If any subsequent federal, state or local law, ordinance or regulation shall require or permit a franchisee to perform any act which may be in conflict with the terms of this chapter, or shall prohibit a franchisee from performing any act in conformance with the terms of this chapter, then as soon as possible following knowledge thereof, a franchisee shall so notify the city. If the council determines that a material provision of this chapter is affected by such changed or new law, ordinance or regulation, the city and a franchisee shall enter into good faith negotiations to modify this chapter to conform with such changed requirements. Failure to complete these negotiations to the satisfaction of both parties within a reasonable time shall constitute a material breach of the franchise, but in no event shall a period of less than 180 days be deemed unreasonable pursuant to this section. (Ord. 1841 § 21, 1995).

3.40.220 Cable system evaluation.

In addition to periodic meetings, the city may require reasonable evaluation sessions at any time during the term of a franchise.

It is intended that such evaluations cover areas such as customer service, response to the community’s cable-related needs, and a franchisee’s performance under and compliance with the terms of a franchise. (Ord. 1841 § 22, 1995).

3.40.230 Record inspection.

Subject to statutory and constitutional limits and two working days’ advance notice, the city reserves the right to inspect the records of a franchisee necessary for the enforcement of a franchise and verification of the accuracy of franchise fee payments at any time during normal business hours provided that the city shall maintain the confidentiality of any trade secrets or other proprietary information in the possession of a franchisee. Such documents shall include such information as financial records, subscriber records within the context of Section 631 of the Act, and plans pertaining to a franchisee’s operation in the city. (Ord. 1841 § 23, 1995).

3.40.240 Reports.

A franchisee shall furnish, upon request, a report of its activities as appropriate. Such report shall include:

A. Most recent annual report;

B. A copy of the 10-K Report, if required by the Securities and Exchange Commission;

C. The number of homes passed;

D. The number of subscribers with basic services;

E. The number of subscribers with premium services;

F. The number of hook-ups in period;

G. The number of disconnects in period;

H. Total number of miles of cable in city;

I. A summary of complaints received by category, length of time taken to resolve and action taken to provide resolution;

J. Copies of all FCC complaint logs;

K. A statement of its current billing practices, and a sample copy of the bill format;

L. A current copy of its subscriber service contract;

M. Report on operations. Such other reports with respect to its local operation, affairs, transactions or property that may be appropriate. (Ord. 1841 § 24, 1995).

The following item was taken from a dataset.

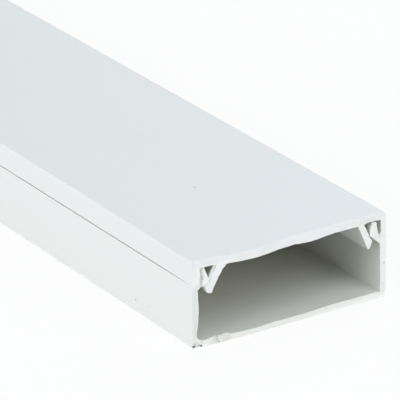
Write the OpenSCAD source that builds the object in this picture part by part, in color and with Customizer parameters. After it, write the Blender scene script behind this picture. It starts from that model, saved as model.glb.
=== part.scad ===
// Mini trunking for surface wiring: a channel that is fixed to the wall, and the lid that clips over it.
// X runs across the trunking, Y along it and Z out from the wall.
// The origin is the middle of the back, on the face that lies against the wall.

/* [Trunking] */
// Length of the stick
length = 2000; // [100:50:3000]
// Width over the side walls
width = 40; // [34:1:100]
// Height over the lid
height = 16; // [15:1:60]

/* [Base] */
// Thickness of the side walls
wall_t = 1.3; // [1:0.1:1.8]
// Thickness of the floor
floor_t = 1.1; // [0.9:0.1:2.5]
// Fillet where the floor meets the side walls
floor_fillet = 0.5; // [0.2:0.1:1.5]

/* [Lid] */
// Thickness of the lid's panel
panel_t = 1.3; // [0.9:0.1:2]
// Thickness of the lid's side skirts
skirt_t = 1.35; // [1:0.05:1.6]
// Height of the skirts, from the top face to their lower edge
skirt_h = 4.4; // [3.8:0.1:4.6]
// Radius along the lid's outer edges
lid_edge_r = 0.5; // [0.2:0.1:0.9]

/* [Snap lips of the base] */
// Width of the slot between a skirt and the top of its lip
slot_w = 0.85; // [0.6:0.05:1.2]
// Thickness of a lip at its top
lip_t = 0.75; // [0.5:0.05:1]
// Height of a lip, from its hook edge to its top
lip_h = 2.25; // [1.9:0.05:2.4]
// Height of a lip's nearly upright inner face, above its hook edge
lip_upright_h = 1.35; // [1:0.05:1.5]
// How far a lip leans out between its hook edge and its top
lip_lean = 0.6; // [0.3:0.05:0.9]
// Slope of the shelf under a lip, above the level
shelf_angle = 42; // [36:1:46]
// Height of the shoulder that a skirt's lower edge sits outside
shoulder_h = 0.5; // [0.2:0.05:0.6]

/* [Snap legs of the lid] */
// Thickness of a leg
leg_t = 1.25; // [0.9:0.05:1.6]
// Angle between a leg and the upright
leg_angle = 25; // [20:1:30]
// Height of a leg, from the panel to its tip
leg_h = 4.95; // [4.7:0.05:5.6]
// How far a barb reaches out past the hook edge above it
barb_reach = 0.65; // [0.3:0.05:0.8]
// Height of a barb's back, from its shoulder to its point
barb_back_h = 0.65; // [0.5:0.05:0.8]
// Distance down from the hook edge to a barb's shoulder
barb_drop = 0.45; // [0.35:0.05:0.6]
// Flat across a leg's tip
tip_w = 0.5; // [0.3:0.05:0.7]

/* [Fit] */
// Gap that shows as the seam between a skirt and the base
seam_gap = 0.2; // [0.1:0.05:0.4]
// Clearance where the lid and the base bear on each other
fit_gap = 0.1; // [0.05:0.01:0.2]

/* [Hidden] */
arc_steps = 4;             // facets along a rounded corner
base_edge_r = 0.3;         // along the base's outer edges
fine_r = 0.12;             // on the corners that the extrusion die leaves nearly sharp
slot_r = 0.3;              // at the foot of the slot beside a lip
slot_rise = 0.6;           // of the slot's foot, from the shoulder to the lip
belly_r = 0.6;             // where a lip's inner face starts to lean out
belly_out = 0.08;          // how far that is outside the hook edge
tip_rise = 0.3;            // of the bevel between a leg's tip and its barb
pvc_white = [0.93, 0.94, 0.93];

half_w = width / 2;
panel_under = height - panel_t;
wall_in = half_w - wall_t;
skirt_in = half_w - skirt_t;
skirt_foot = height - skirt_h;
ledge = skirt_foot - seam_gap;
lip_top = panel_under - fit_gap;
lip_out = skirt_in - slot_w;
lip_in = lip_out - lip_t;
hook_x = lip_in - lip_lean;
hook_z = lip_top - lip_h;
shelf_foot = hook_z - (wall_in - hook_x) * tan(shelf_angle);
shoulder_out = skirt_in - fit_gap;

leg_slope = tan(leg_angle);
leg_width = leg_t / cos(leg_angle);
tip_z = panel_under - leg_h;
barb_z = hook_z - barb_drop;

// How far out a leg's outer face is at the height z: it passes the hook edge with fit_gap to spare
function leg_out(z) = hook_x - fit_gap + (hook_z - z) * leg_slope;
function leg_in(z) = leg_out(z) - leg_width;

// The corner p between its neighbours a and b, rounded to the radius r, as the points of its arc
function corner(a, p, b, r) =
    let (
        to_a = (a - p) / norm(a - p),
        to_b = (b - p) / norm(b - p),
        half = acos(to_a * to_b) / 2,
        centre = p + (to_a + to_b) / norm(to_a + to_b) * r / sin(half),
        start = p + to_a * r / tan(half) - centre,
        from = atan2(start.y, start.x),
        side = sign(to_a.x * to_b.y - to_a.y * to_b.x),
        sweep = -side * (180 - 2 * half)
    )
    r == 0 ? [p] : [
        for (i = [0 : arc_steps])
            let (t = from + sweep * i / arc_steps)
            centre + r * [cos(t), sin(t)]
    ];

// Outline of a symmetrical section. half is its right half, a list of [x, z, radius] that starts
// and ends on the middle line.
function section(half) =
    let (
        at = [for (c = half) [c.x, c.y]],
        right = [for (i = [1 : len(half) - 2]) each corner(at[i - 1], at[i], at[i + 1], half[i].z)],
        left = [for (i = [len(right) - 1 : -1 : 0]) [-right[i].x, right[i].y]]
    )
    concat(right, left);

// A section run along the trunking's whole length
module extrusion(half) {
    translate([0, length / 2, 0]) rotate([90, 0, 0]) linear_extrude(length) polygon(section(half));
}

module trunking_base() {
    color(pvc_white) extrusion([
        [0, 0, 0],
        [half_w, 0, base_edge_r],
        [half_w, ledge, fine_r],
        [shoulder_out, ledge, fine_r],
        [shoulder_out, ledge + shoulder_h, fine_r],
        [lip_out + slot_r, ledge + shoulder_h + slot_rise, slot_r],
        [lip_out, lip_top, fine_r],
        [lip_in, lip_top, fine_r],
        [hook_x + belly_out, hook_z + lip_upright_h, belly_r],
        [hook_x, hook_z, fine_r],
        [wall_in, shelf_foot, fine_r],
        [wall_in, floor_t, floor_fillet],
        [0, floor_t, 0],
    ]);
}

module snap_lid() {
    color(pvc_white) extrusion([
        [0, height, 0],
        [half_w, height, lid_edge_r],
        [half_w, skirt_foot, fine_r],
        [skirt_in, skirt_foot, fine_r],
        [skirt_in, panel_under, fine_r],
        [leg_out(panel_under), panel_under, fine_r],
        [leg_out(barb_z), barb_z, fine_r],
        [hook_x + barb_reach, barb_z - barb_back_h, fine_r],
        [leg_in(tip_z) + tip_w, tip_z + tip_rise, fine_r],
        [leg_in(tip_z), tip_z, fine_r],
        [leg_in(panel_under), panel_under, fine_r],
        [0, panel_under, 0],
    ]);
}

trunking_base();
snap_lid();
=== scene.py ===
import math
import random

import bmesh
import bpy
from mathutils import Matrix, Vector


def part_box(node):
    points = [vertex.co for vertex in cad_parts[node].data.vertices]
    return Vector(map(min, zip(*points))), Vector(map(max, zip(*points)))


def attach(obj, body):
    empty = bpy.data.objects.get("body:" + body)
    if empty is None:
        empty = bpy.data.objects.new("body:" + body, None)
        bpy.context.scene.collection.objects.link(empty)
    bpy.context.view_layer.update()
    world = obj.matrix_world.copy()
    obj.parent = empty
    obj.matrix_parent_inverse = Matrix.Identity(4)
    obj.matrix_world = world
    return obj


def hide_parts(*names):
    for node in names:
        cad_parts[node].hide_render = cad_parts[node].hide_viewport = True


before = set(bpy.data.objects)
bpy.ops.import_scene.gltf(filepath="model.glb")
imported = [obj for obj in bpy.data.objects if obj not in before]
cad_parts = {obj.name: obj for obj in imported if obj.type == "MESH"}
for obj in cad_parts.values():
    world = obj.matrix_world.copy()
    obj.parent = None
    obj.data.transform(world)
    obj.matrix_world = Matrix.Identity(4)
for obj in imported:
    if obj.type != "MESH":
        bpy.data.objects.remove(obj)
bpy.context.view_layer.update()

mm = 0.001
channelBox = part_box("trunking_base")
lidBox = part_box("snap_lid")
nearEnd = channelBox[0][1]
farEnd = channelBox[1][1]
topFace = lidBox[1][2]
touching = 0.01         # mm within which two places count as one
print("frame loaded")

# The sawn face at the near end, as the hacksaw left it: lengths in mm, depths from the CAD end inwards
nearCut = {
    "depth": 0.95,      # of the face on the whole
    "reach": 4.0,       # how far along the trunking the face's unevenness is felt
    "cell": 0.2,        # of the grid over the face
    "rings": (0.2, 0.5, 1.0, 2.0, 4.0, 7.0, 12.0, 20.0),
    "ripple": 0.06,
    "crumble": 0.05,
    "nick": (0.15, 0.3, 0.03, 0.11),   # least and most width, least and most depth
}
farCut = {
    "depth": 0.15,
    "reach": 1.5,
    "cell": 0.5,
    "rings": (0.4, 1.5),
    "ripple": 0.02,
    "crumble": 0.02,
    "nick": (0.3, 0.5, 0.03, 0.08),
}
stretch = 100           # mm between the rings along the rest of the stick

viewpoint = {
    "azimuth": -33.255,
    "elevation": 23.028,
    "lens": 340.3,
    "eye": (-337.44, -485.97, 274.32),  # mm, from the sawn end's bottom middle
    "clip": (0.05, 20),
}


def makeCamera(name, settings):
    data = bpy.data.cameras.new(name)
    data.lens = settings["lens"]
    data.clip_start, data.clip_end = settings["clip"]
    camera = bpy.data.objects.new(name, data)
    bpy.context.scene.collection.objects.link(camera)
    sawn = Vector((0, nearEnd + nearCut["depth"] * mm, 0))
    camera.location = sawn + Vector(settings["eye"]) * mm
    tilt = math.radians(90 - settings["elevation"])
    camera.rotation_euler = (tilt, 0, math.radians(settings["azimuth"]))
    bpy.context.scene.camera = camera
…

3.40.250 Termination and revocation.

If a franchisee willfully violates or fails to comply with any of the material provisions of this franchise, the city shall give written notice to a franchisee of the alleged noncompliance of its franchise. A franchisee shall have 45 days from the date of notice of noncompliance to cure such alleged default or, if such default cannot be cured within 45 days, to present to the city a plan of action whereby such default can be promptly cured.

If such default continues beyond the applicable dates agreed to for such cure, the city shall give a franchisee written notice that all rights conferred under this chapter and its franchise may be revoked or terminated by the council after a public hearing. A franchisee shall be entitled to not less than 30 days’ prior notice of the date, time and place of the public hearing. The city may elect, in lieu of the above and without any prejudice to any of its other legal rights and remedies, to obtain an order from the superior court having jurisdiction compelling a franchisee to comply with the provisions of the franchise and recover damages and costs incurred by the city by reason of a franchisee’s failure to comply. (Ord. 1841 § 25, 1995).

3.40.260 Remedies to enforce compliance.

In addition to any other remedy provided herein, the city reserves the right to pursue any lawful remedy to compel or force a franchisee and/or its successors and assigns to comply with the terms hereof, and the pursuit of any right or remedy by the city shall not prevent the city from thereafter initiating the termination or revocation procedures established in this chapter. (Ord. 1841 § 26, 1995).

3.40.270 Interpretation.

A franchisee shall comply with all pertinent rules, regulations and requirements of the FCC, or any other federal or state body or agency having jurisdiction in regard to cable television systems. (Ord. 1841 § 27, 1995).

3.40.280 Effect of prior franchises.

Nothing contained in this chapter shall abridge, impair, alter, modify or in any way affect any right, privilege or immunity of either a franchisee or the city conferred by or arising under any cable franchise granted prior to and remaining in effect on the effective date of the ordinance; provided, that the acceptance of a franchise granted under this chapter for any cable service area shall be deemed to constitute the surrender by a franchisee of the right to operate a cable television system in that cable service area under any prior franchise. (Ord. 1841 § 28, 1995).

3.40.290 Incorporation by reference into each franchise.

The Cable Communications Master Ordinance shall be incorporated in its entirety by reference into and become a part of each and every cable television franchise granted by the city. (Ord. 1841 § 29, 1995).

3.40.300 Severability.

Each section, subsection or other portion of this chapter is severable, and the invalidity of any section, subsection or other portion shall not invalidate the remainder. (Ord. 1841 § 30, 1995).

3.40.310 Inconsistency.

If any portion of this chapter should be inconsistent or conflict with any rule or regulation now or hereafter adopted by the FCC or other federal law, then to the extent of the inconsistency or conflict, the rule or regulation of the FCC or other federal law shall control for so long, but only for so long, as such rule, regulation, or law shall remain in effect; provided the remaining provisions of this chapter shall not be affected thereby. (Ord. 1841 § 31, 1995).


Footnotes

1. Prior legislation: 1958 Code Ch. 3.44; Ords. 1079 and 1359.

2. Prior legislation: Ords. 1263, 1545 and 1798.